## Start Supplied records

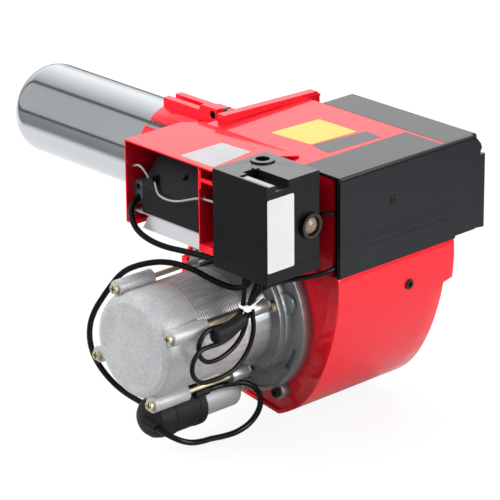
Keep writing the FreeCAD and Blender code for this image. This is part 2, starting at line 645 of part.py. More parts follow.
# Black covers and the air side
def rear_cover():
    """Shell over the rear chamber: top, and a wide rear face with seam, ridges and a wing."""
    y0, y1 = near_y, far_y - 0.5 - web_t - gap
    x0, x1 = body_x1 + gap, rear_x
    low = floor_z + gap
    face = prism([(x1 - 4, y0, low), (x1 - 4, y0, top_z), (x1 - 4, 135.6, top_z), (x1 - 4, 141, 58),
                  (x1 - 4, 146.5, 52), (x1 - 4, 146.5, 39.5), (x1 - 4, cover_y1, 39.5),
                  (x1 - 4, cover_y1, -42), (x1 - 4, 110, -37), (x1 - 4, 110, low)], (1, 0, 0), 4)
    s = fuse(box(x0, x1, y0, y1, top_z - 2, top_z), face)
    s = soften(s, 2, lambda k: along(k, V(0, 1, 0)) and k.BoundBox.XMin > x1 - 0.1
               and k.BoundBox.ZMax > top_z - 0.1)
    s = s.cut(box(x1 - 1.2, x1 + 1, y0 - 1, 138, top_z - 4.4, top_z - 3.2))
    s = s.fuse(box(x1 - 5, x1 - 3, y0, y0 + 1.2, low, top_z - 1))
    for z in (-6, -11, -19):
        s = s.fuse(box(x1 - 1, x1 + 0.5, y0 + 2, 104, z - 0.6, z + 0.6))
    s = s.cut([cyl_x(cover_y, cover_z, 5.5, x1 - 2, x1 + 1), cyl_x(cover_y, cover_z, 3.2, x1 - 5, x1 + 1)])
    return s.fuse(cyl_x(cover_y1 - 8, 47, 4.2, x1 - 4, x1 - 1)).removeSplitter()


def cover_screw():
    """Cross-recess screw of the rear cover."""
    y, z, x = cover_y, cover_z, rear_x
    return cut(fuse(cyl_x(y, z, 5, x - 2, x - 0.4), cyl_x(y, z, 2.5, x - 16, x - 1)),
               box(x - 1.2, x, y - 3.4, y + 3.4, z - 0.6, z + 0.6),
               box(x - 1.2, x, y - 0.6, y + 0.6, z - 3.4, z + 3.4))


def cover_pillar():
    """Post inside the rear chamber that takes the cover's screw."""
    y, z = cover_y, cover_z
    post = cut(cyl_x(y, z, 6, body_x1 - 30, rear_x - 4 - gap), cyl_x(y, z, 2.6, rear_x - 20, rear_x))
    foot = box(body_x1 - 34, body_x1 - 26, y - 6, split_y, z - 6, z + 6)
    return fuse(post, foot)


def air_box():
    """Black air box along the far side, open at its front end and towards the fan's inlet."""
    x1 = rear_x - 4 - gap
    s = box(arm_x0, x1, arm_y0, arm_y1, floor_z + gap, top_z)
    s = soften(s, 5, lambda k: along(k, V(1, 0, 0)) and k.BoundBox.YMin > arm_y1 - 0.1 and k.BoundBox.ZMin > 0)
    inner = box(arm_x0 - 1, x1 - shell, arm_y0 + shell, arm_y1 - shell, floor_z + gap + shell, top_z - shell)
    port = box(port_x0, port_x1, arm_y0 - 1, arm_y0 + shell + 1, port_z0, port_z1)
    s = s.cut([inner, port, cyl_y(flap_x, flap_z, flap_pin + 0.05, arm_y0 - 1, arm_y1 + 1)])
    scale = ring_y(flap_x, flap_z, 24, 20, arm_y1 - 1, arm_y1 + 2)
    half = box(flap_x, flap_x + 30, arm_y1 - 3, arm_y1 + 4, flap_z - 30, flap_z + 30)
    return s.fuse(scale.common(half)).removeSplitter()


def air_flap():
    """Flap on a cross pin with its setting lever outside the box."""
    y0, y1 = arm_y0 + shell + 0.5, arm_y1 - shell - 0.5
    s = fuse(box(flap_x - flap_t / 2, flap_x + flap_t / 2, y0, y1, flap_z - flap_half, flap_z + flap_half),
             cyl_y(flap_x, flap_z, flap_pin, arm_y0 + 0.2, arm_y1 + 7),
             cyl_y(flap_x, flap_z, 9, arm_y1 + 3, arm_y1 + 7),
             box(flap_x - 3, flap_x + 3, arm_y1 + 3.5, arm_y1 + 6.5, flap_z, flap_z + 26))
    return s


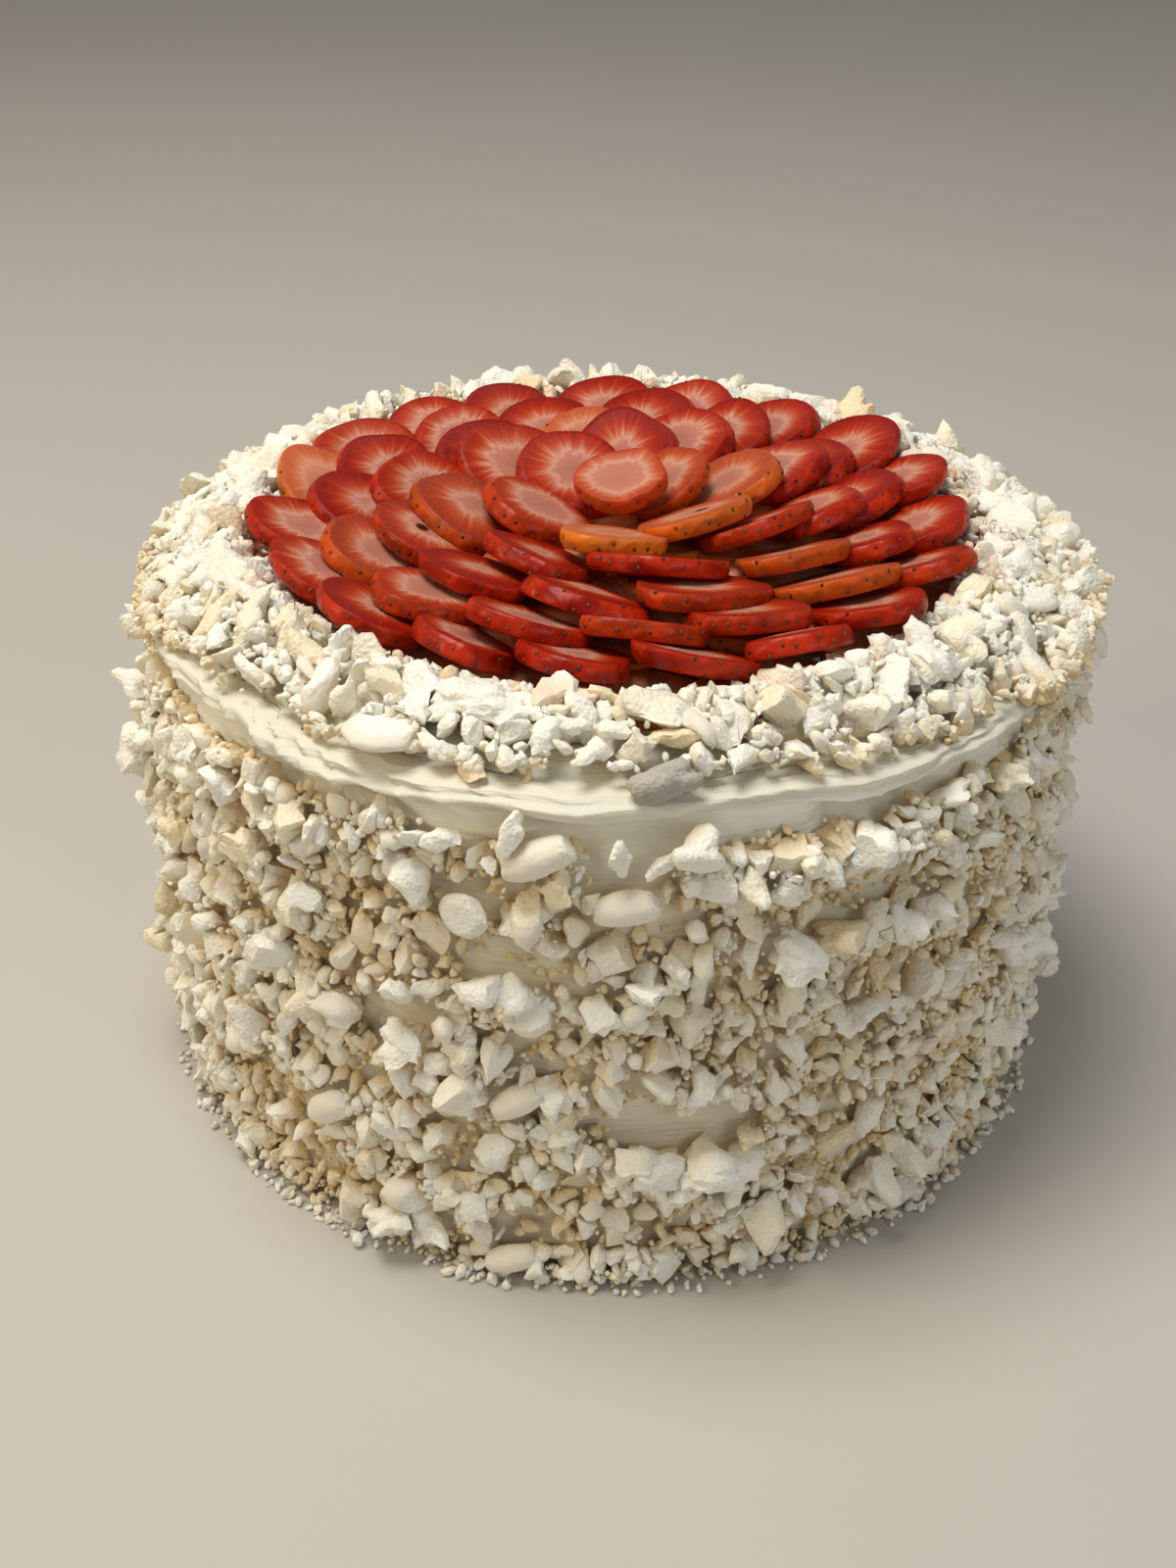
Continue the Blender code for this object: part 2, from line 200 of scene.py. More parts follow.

## End Supplied records

▸ **Goal of the exercise**
Go through the entries and repeat each one exactly.

▸ **Solution to this task**
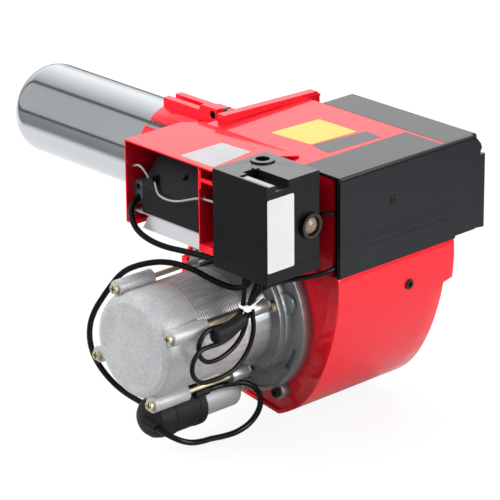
Keep writing the FreeCAD and Blender code for this image. This is part 2, starting at line 645 of part.py. More parts follow.
# Black covers and the air side
def rear_cover():
    """Shell over the rear chamber: top, and a wide rear face with seam, ridges and a wing."""
    y0, y1 = near_y, far_y - 0.5 - web_t - gap
    x0, x1 = body_x1 + gap, rear_x
    low = floor_z + gap
    face = prism([(x1 - 4, y0, low), (x1 - 4, y0, top_z), (x1 - 4, 135.6, top_z), (x1 - 4, 141, 58),
                  (x1 - 4, 146.5, 52), (x1 - 4, 146.5, 39.5), (x1 - 4, cover_y1, 39.5),
                  (x1 - 4, cover_y1, -42), (x1 - 4, 110, -37), (x1 - 4, 110, low)], (1, 0, 0), 4)
    s = fuse(box(x0, x1, y0, y1, top_z - 2, top_z), face)
    s = soften(s, 2, lambda k: along(k, V(0, 1, 0)) and k.BoundBox.XMin > x1 - 0.1
               and k.BoundBox.ZMax > top_z - 0.1)
    s = s.cut(box(x1 - 1.2, x1 + 1, y0 - 1, 138, top_z - 4.4, top_z - 3.2))
    s = s.fuse(box(x1 - 5, x1 - 3, y0, y0 + 1.2, low, top_z - 1))
    for z in (-6, -11, -19):
        s = s.fuse(box(x1 - 1, x1 + 0.5, y0 + 2, 104, z - 0.6, z + 0.6))
    s = s.cut([cyl_x(cover_y, cover_z, 5.5, x1 - 2, x1 + 1), cyl_x(cover_y, cover_z, 3.2, x1 - 5, x1 + 1)])
    return s.fuse(cyl_x(cover_y1 - 8, 47, 4.2, x1 - 4, x1 - 1)).removeSplitter()


def cover_screw():
    """Cross-recess screw of the rear cover."""
    y, z, x = cover_y, cover_z, rear_x
    return cut(fuse(cyl_x(y, z, 5, x - 2, x - 0.4), cyl_x(y, z, 2.5, x - 16, x - 1)),
               box(x - 1.2, x, y - 3.4, y + 3.4, z - 0.6, z + 0.6),
               box(x - 1.2, x, y - 0.6, y + 0.6, z - 3.4, z + 3.4))


def cover_pillar():
    """Post inside the rear chamber that takes the cover's screw."""
    y, z = cover_y, cover_z
    post = cut(cyl_x(y, z, 6, body_x1 - 30, rear_x - 4 - gap), cyl_x(y, z, 2.6, rear_x - 20, rear_x))
    foot = box(body_x1 - 34, body_x1 - 26, y - 6, split_y, z - 6, z + 6)
    return fuse(post, foot)


def air_box():
    """Black air box along the far side, open at its front end and towards the fan's inlet."""
    x1 = rear_x - 4 - gap
    s = box(arm_x0, x1, arm_y0, arm_y1, floor_z + gap, top_z)
    s = soften(s, 5, lambda k: along(k, V(1, 0, 0)) and k.BoundBox.YMin > arm_y1 - 0.1 and k.BoundBox.ZMin > 0)
    inner = box(arm_x0 - 1, x1 - shell, arm_y0 + shell, arm_y1 - shell, floor_z + gap + shell, top_z - shell)
    port = box(port_x0, port_x1, arm_y0 - 1, arm_y0 + shell + 1, port_z0, port_z1)
    s = s.cut([inner, port, cyl_y(flap_x, flap_z, flap_pin + 0.05, arm_y0 - 1, arm_y1 + 1)])
    scale = ring_y(flap_x, flap_z, 24, 20, arm_y1 - 1, arm_y1 + 2)
    half = box(flap_x, flap_x + 30, arm_y1 - 3, arm_y1 + 4, flap_z - 30, flap_z + 30)
    return s.fuse(scale.common(half)).removeSplitter()


def air_flap():
    """Flap on a cross pin with its setting lever outside the box."""
    y0, y1 = arm_y0 + shell + 0.5, arm_y1 - shell - 0.5
    s = fuse(box(flap_x - flap_t / 2, flap_x + flap_t / 2, y0, y1, flap_z - flap_half, flap_z + flap_half),
             cyl_y(flap_x, flap_z, flap_pin, arm_y0 + 0.2, arm_y1 + 7),
             cyl_y(flap_x, flap_z, 9, arm_y1 + 3, arm_y1 + 7),
             box(flap_x - 3, flap_x + 3, arm_y1 + 3.5, arm_y1 + 6.5, flap_z, flap_z + 26))
    return s


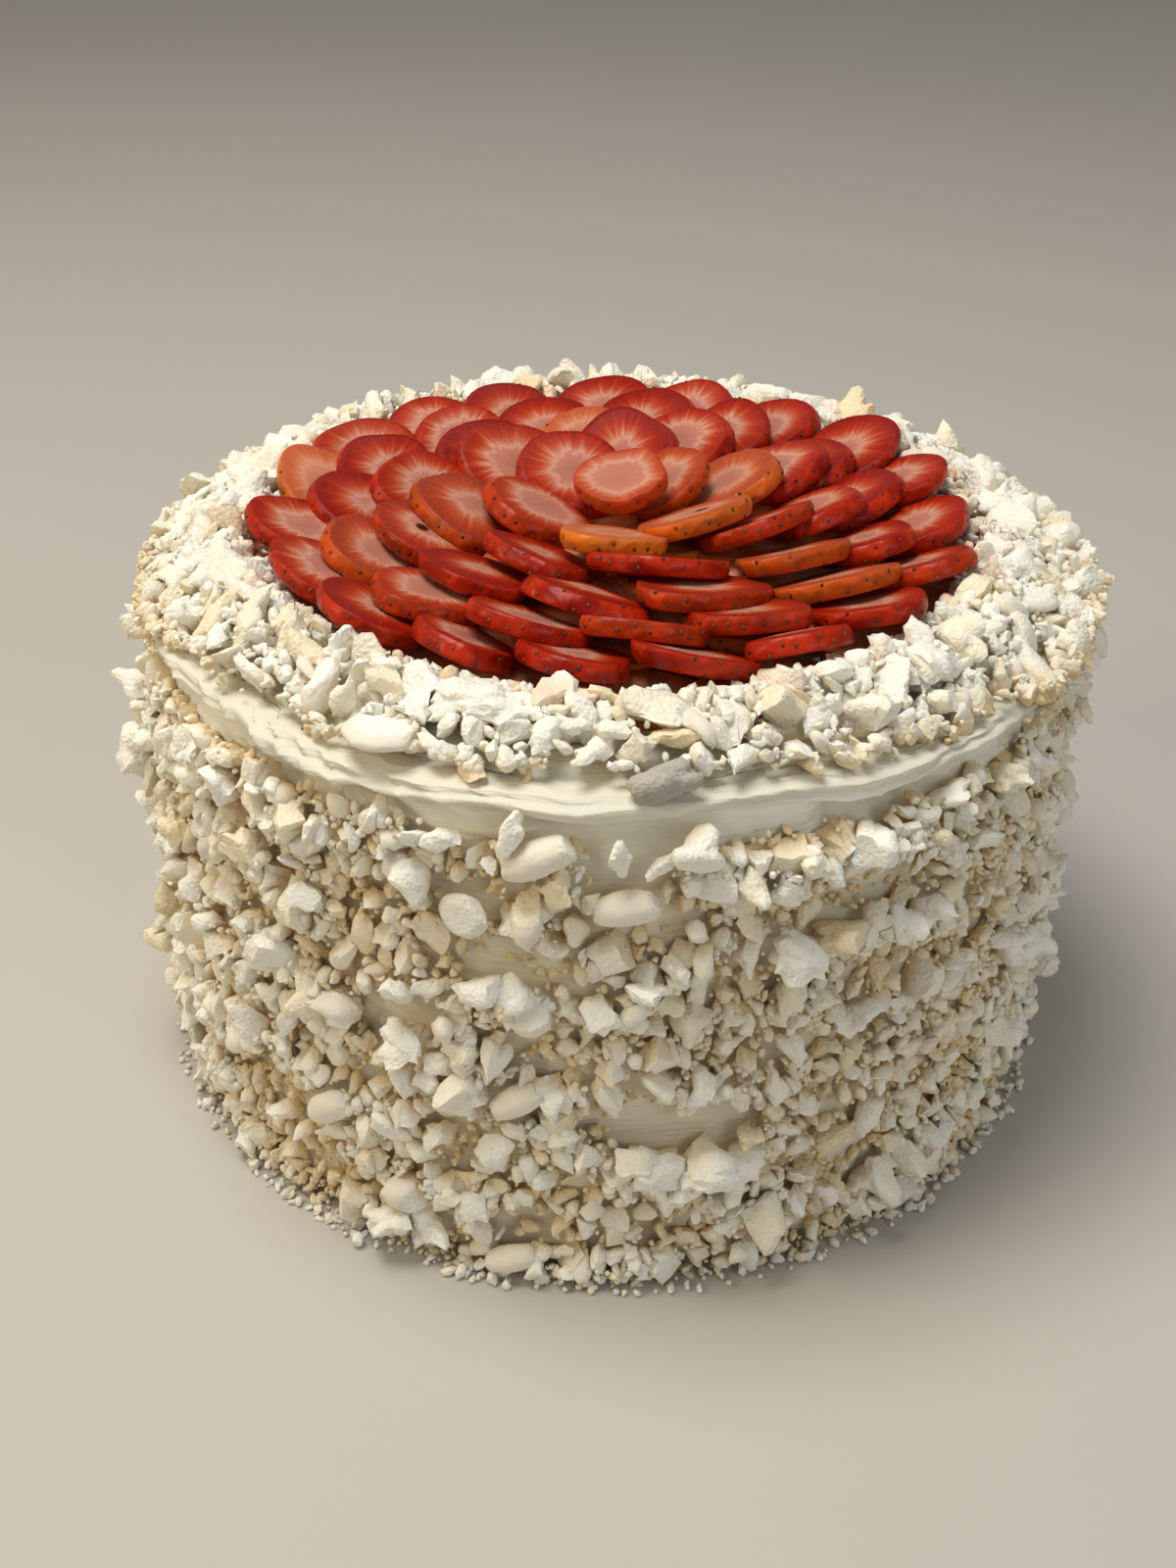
Continue the Blender code for this object: part 2, from line 200 of scene.py. More parts follow.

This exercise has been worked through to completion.